* _Dataset section_:

__________

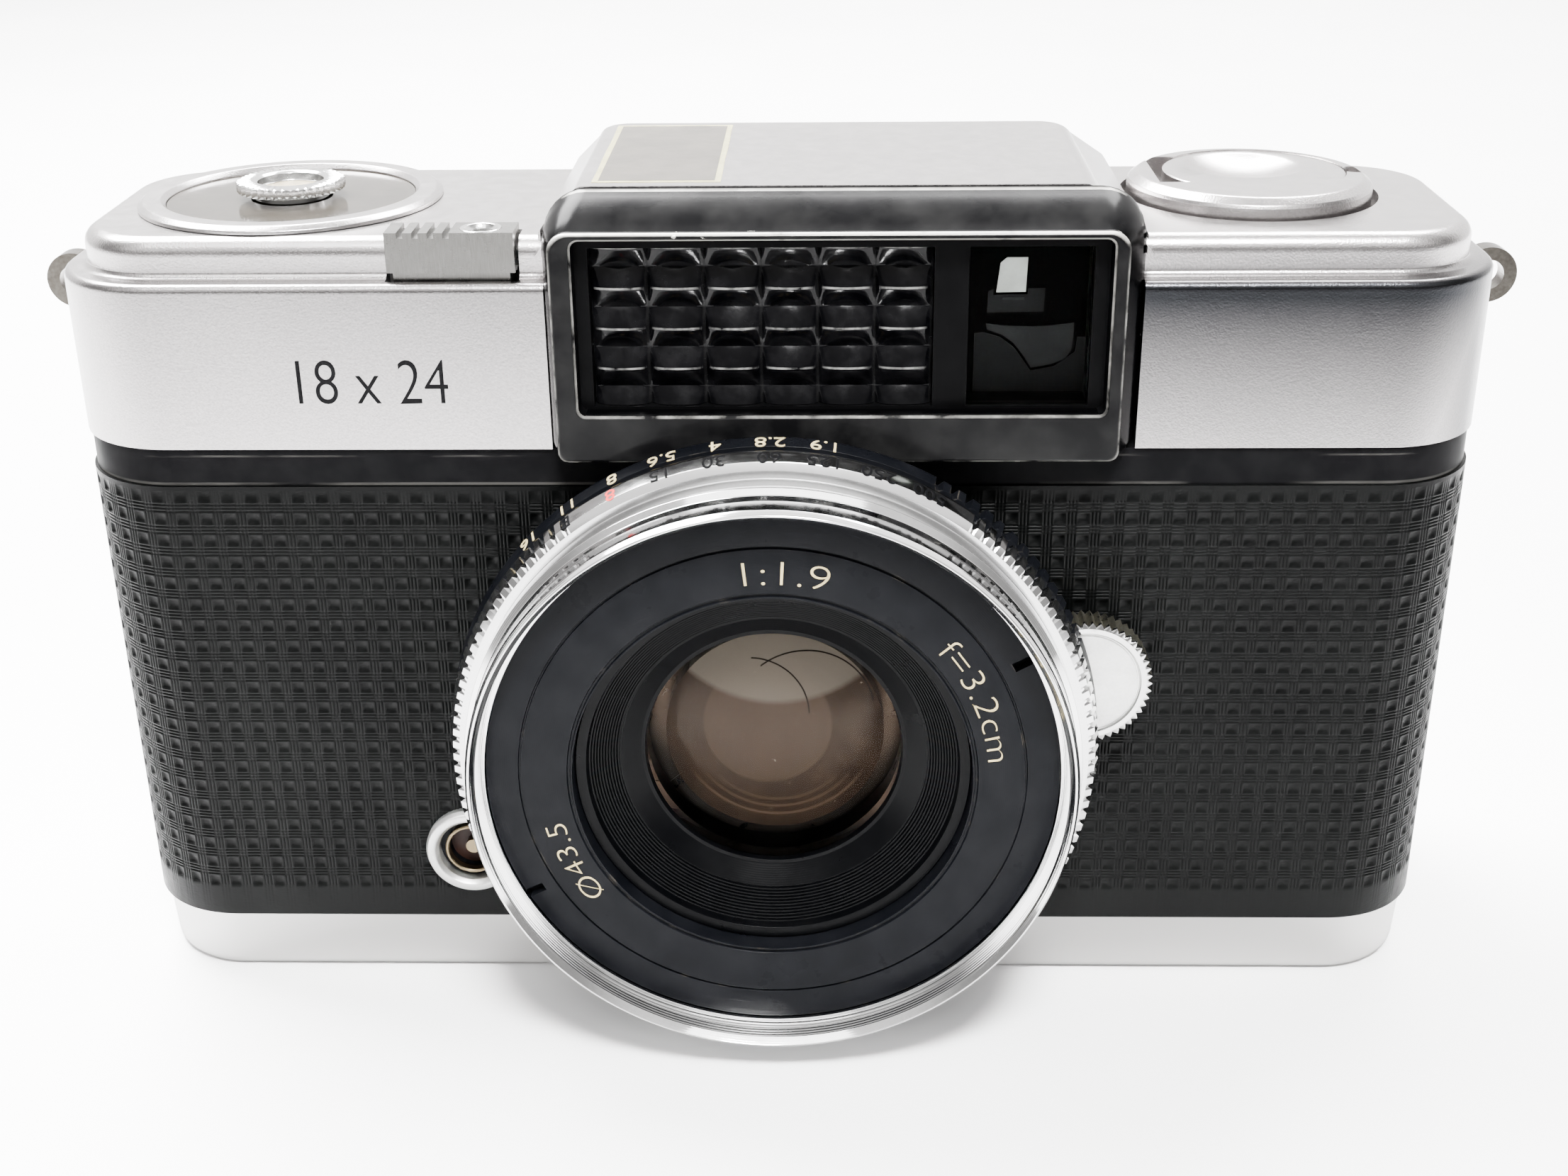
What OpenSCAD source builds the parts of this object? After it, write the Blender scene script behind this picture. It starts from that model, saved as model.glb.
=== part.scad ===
// Half frame 35 mm camera with an uncoupled selenium meter, in millimetres.
// The origin is the mouth of the tripod socket: +Z is up and the lens looks along -Y.

/* [Body] */
// Width of the body without the strap lugs
body_w = 105.7; // [104:0.1:108]
// Depth of the body without the lens
body_d = 29; // [28.8:0.1:31]
// Radius of the body's corners, seen from above
corner_r = 8.1; // [7:0.1:9]
// Height of the bottom cover
base_h = 5.5; // [5:0.1:6]
// Height at which the leatherette ends
leather_top = 43.5; // [43:0.1:44]
// Height of the seam under the top cover
cover_z = 46.3; // [46:0.1:46.8]
// Height of the top cover's shoulder
shoulder_z = 58.7; // [58:0.1:59.2]
// Height of the top cover's flat top
top_z = 61.6; // [61:0.1:62]
// Height of the meter hump
hump_z = 65.3; // [64.8:0.1:66]
// How far the upper tier stands in from the front and the ends
tier_inset = 1.4; // [1:0.1:2]

/* [Lens] */
// Height of the optical axis
lens_z = 24.6; // [24.5:0.1:26]
// How far the filter ring stands ahead of the body
lens_reach = 13.3; // [13:0.1:14]
// Minor radius of the filter thread
filter_r = 21.34; // [21:0.01:21.4]
// Radius of the aperture ring
aperture_ring_r = 24.3; // [24:0.1:24.4]
// Radius over the speed ring's teeth
speed_ring_r = 24.1; // [24:0.1:24.3]
// Teeth round the whole of the speed ring
speed_teeth = 144; // [120:4:160]
// Radius of the focusing knob
focus_knob_r = 5; // [4:0.1:5.2]
// Angle of the focusing knob above the horizontal
focus_knob_angle = 11; // [5:1:20]

/* [Meter and finder window] */
// How far the black window frame stands ahead of the body
frame_reach = 3.1; // [2.8:0.1:3.4]
// Left end of the window frame
frame_x0 = -16.1; // [-17:0.1:-15]
// Right end of the window frame
frame_x1 = 26.4; // [26:0.1:27]
// Bottom of the window frame
frame_z0 = 47.2; // [47:0.1:47.6]

/* [Interfaces] */
// Minor radius of the 1/4 inch tripod thread
tripod_r = 2.6; // [2.5:0.05:2.6]
// Minor radius of the cable release socket
cable_r = 1.5; // [1.4:0.05:1.6]

/* [Controls] */
// Radius of the frame counter's bezel
counter_r = 11.5; // [11:0.1:12]
// Radius of the rewind knob
rewind_r = 9.2; // [9:0.1:9.6]
// Radius of the film advance wheel
advance_r = 14.2; // [14:0.1:14.3]
// Length of the release bar
release_w = 9.2; // [9:0.1:10]

/* [Film path] */
// Radius of the film cassette's chamber
cassette_r = 12.65; // [12.6:0.01:12.7]
// Width of the half frame gate
gate_w = 18; // [17:0.5:18]
// Height of the half frame gate
gate_h = 24; // [23:0.5:24]

/* [Hidden] */
$fn = 96;
front = -body_d / 2;
back = body_d / 2;
side = body_w / 2;
cut = 1;                     // how far a cutter runs past a face
wall = 0.9;                  // brass sheet of the covers
skin = 0.5;                  // leatherette
split_y = 6.5;               // where the front shell meets the back
back_in = back - 1.05;       // inside of the back panel
counter_x = -37.2;
counter_y = -0.2;
advance_x = -37.2;
advance_y = 1.6;
rewind_x = 36.2;
rewind_y = 0.8;
sprocket_x = -20.6;
sprocket_y = 4.2;
gear_distance = norm([sprocket_x - advance_x, sprocket_y - advance_y]);
gear_angle = atan2(sprocket_y - advance_y, sprocket_x - advance_x);
wheel_teeth = 34;
pinion_teeth = 17;
gear_module = 2 * gear_distance / (wheel_teeth + pinion_teeth);
release_x = -22.8;
release_y = front + 2.5;
cable_x = -20.7;
finder_x0 = 13.9;
finder_x1 = 22.6;
window_z0 = 50.1;
window_z1 = 61.7;
cell_x0 = -12.7;
cell_x1 = 11.5;
recess_reach = 1.5;          // floor of the window frame's recess
lug_out = 1.9;                // from the body's end to the lug's hole
cover_screw_y = -0.5;
cover_screw_z = 48.1;
meter_x = 4;
meter_y = -1;
pc_x = -24.6;
pc_z = 12.1;
key_x = 36.2;
key_r = 8.5;
button_x = sprocket_x;
button_y = sprocket_y;
knob_orbit = 23.7;           // from the optical axis to the focusing knob's centre
knob_x = knob_orbit * cos(focus_knob_angle);
knob_z = lens_z + knob_orbit * sin(focus_knob_angle);
blade_pivot_r = 12.3;
blade_rest = 4.3;            // how far the aperture blades are closed at rest
blade_pitch = 0.16;
run = 0.05;                  // running clearance on a radius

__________

* _Requirement_:
Copy out the data shown above without altering anything.

* _Expected answer_:
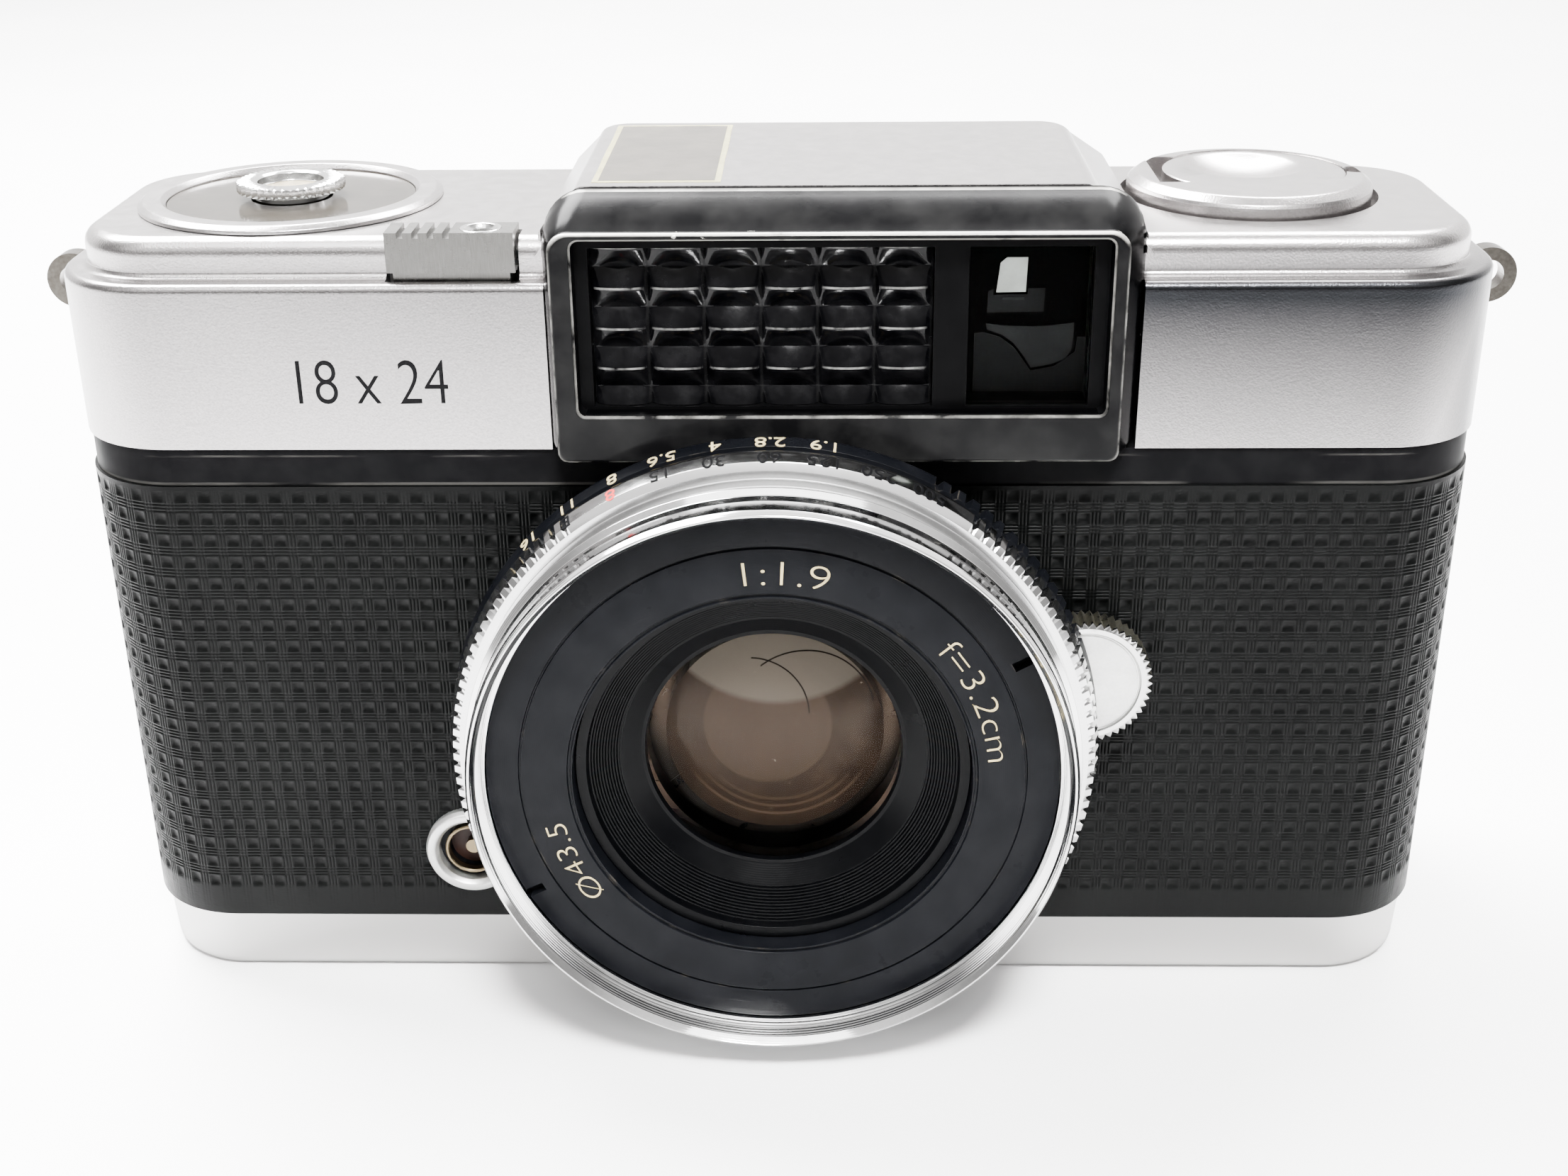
What OpenSCAD source builds the parts of this object? After it, write the Blender scene script behind this picture. It starts from that model, saved as model.glb.
=== part.scad ===
// Half frame 35 mm camera with an uncoupled selenium meter, in millimetres.
// The origin is the mouth of the tripod socket: +Z is up and the lens looks along -Y.

/* [Body] */
// Width of the body without the strap lugs
body_w = 105.7; // [104:0.1:108]
// Depth of the body without the lens
body_d = 29; // [28.8:0.1:31]
// Radius of the body's corners, seen from above
corner_r = 8.1; // [7:0.1:9]
// Height of the bottom cover
base_h = 5.5; // [5:0.1:6]
// Height at which the leatherette ends
leather_top = 43.5; // [43:0.1:44]
// Height of the seam under the top cover
cover_z = 46.3; // [46:0.1:46.8]
// Height of the top cover's shoulder
shoulder_z = 58.7; // [58:0.1:59.2]
// Height of the top cover's flat top
top_z = 61.6; // [61:0.1:62]
// Height of the meter hump
hump_z = 65.3; // [64.8:0.1:66]
// How far the upper tier stands in from the front and the ends
tier_inset = 1.4; // [1:0.1:2]

/* [Lens] */
// Height of the optical axis
lens_z = 24.6; // [24.5:0.1:26]
// How far the filter ring stands ahead of the body
lens_reach = 13.3; // [13:0.1:14]
// Minor radius of the filter thread
filter_r = 21.34; // [21:0.01:21.4]
// Radius of the aperture ring
aperture_ring_r = 24.3; // [24:0.1:24.4]
// Radius over the speed ring's teeth
speed_ring_r = 24.1; // [24:0.1:24.3]
// Teeth round the whole of the speed ring
speed_teeth = 144; // [120:4:160]
// Radius of the focusing knob
focus_knob_r = 5; // [4:0.1:5.2]
// Angle of the focusing knob above the horizontal
focus_knob_angle = 11; // [5:1:20]

/* [Meter and finder window] */
// How far the black window frame stands ahead of the body
frame_reach = 3.1; // [2.8:0.1:3.4]
// Left end of the window frame
frame_x0 = -16.1; // [-17:0.1:-15]
// Right end of the window frame
frame_x1 = 26.4; // [26:0.1:27]
// Bottom of the window frame
frame_z0 = 47.2; // [47:0.1:47.6]

/* [Interfaces] */
// Minor radius of the 1/4 inch tripod thread
tripod_r = 2.6; // [2.5:0.05:2.6]
// Minor radius of the cable release socket
cable_r = 1.5; // [1.4:0.05:1.6]

/* [Controls] */
// Radius of the frame counter's bezel
counter_r = 11.5; // [11:0.1:12]
// Radius of the rewind knob
rewind_r = 9.2; // [9:0.1:9.6]
// Radius of the film advance wheel
advance_r = 14.2; // [14:0.1:14.3]
// Length of the release bar
release_w = 9.2; // [9:0.1:10]

/* [Film path] */
// Radius of the film cassette's chamber
cassette_r = 12.65; // [12.6:0.01:12.7]
// Width of the half frame gate
gate_w = 18; // [17:0.5:18]
// Height of the half frame gate
gate_h = 24; // [23:0.5:24]

/* [Hidden] */
$fn = 96;
front = -body_d / 2;
back = body_d / 2;
side = body_w / 2;
cut = 1;                     // how far a cutter runs past a face
wall = 0.9;                  // brass sheet of the covers
skin = 0.5;                  // leatherette
split_y = 6.5;               // where the front shell meets the back
back_in = back - 1.05;       // inside of the back panel
counter_x = -37.2;
counter_y = -0.2;
advance_x = -37.2;
advance_y = 1.6;
rewind_x = 36.2;
rewind_y = 0.8;
sprocket_x = -20.6;
sprocket_y = 4.2;
gear_distance = norm([sprocket_x - advance_x, sprocket_y - advance_y]);
gear_angle = atan2(sprocket_y - advance_y, sprocket_x - advance_x);
wheel_teeth = 34;
pinion_teeth = 17;
gear_module = 2 * gear_distance / (wheel_teeth + pinion_teeth);
release_x = -22.8;
release_y = front + 2.5;
cable_x = -20.7;
finder_x0 = 13.9;
finder_x1 = 22.6;
window_z0 = 50.1;
window_z1 = 61.7;
cell_x0 = -12.7;
cell_x1 = 11.5;
recess_reach = 1.5;          // floor of the window frame's recess
lug_out = 1.9;                // from the body's end to the lug's hole
cover_screw_y = -0.5;
cover_screw_z = 48.1;
meter_x = 4;
meter_y = -1;
pc_x = -24.6;
pc_z = 12.1;
key_x = 36.2;
key_r = 8.5;
button_x = sprocket_x;
button_y = sprocket_y;
knob_orbit = 23.7;           // from the optical axis to the focusing knob's centre
knob_x = knob_orbit * cos(focus_knob_angle);
knob_z = lens_z + knob_orbit * sin(focus_knob_angle);
blade_pivot_r = 12.3;
blade_rest = 4.3;            // how far the aperture blades are closed at rest
blade_pitch = 0.16;
run = 0.05;                  // running clearance on a radius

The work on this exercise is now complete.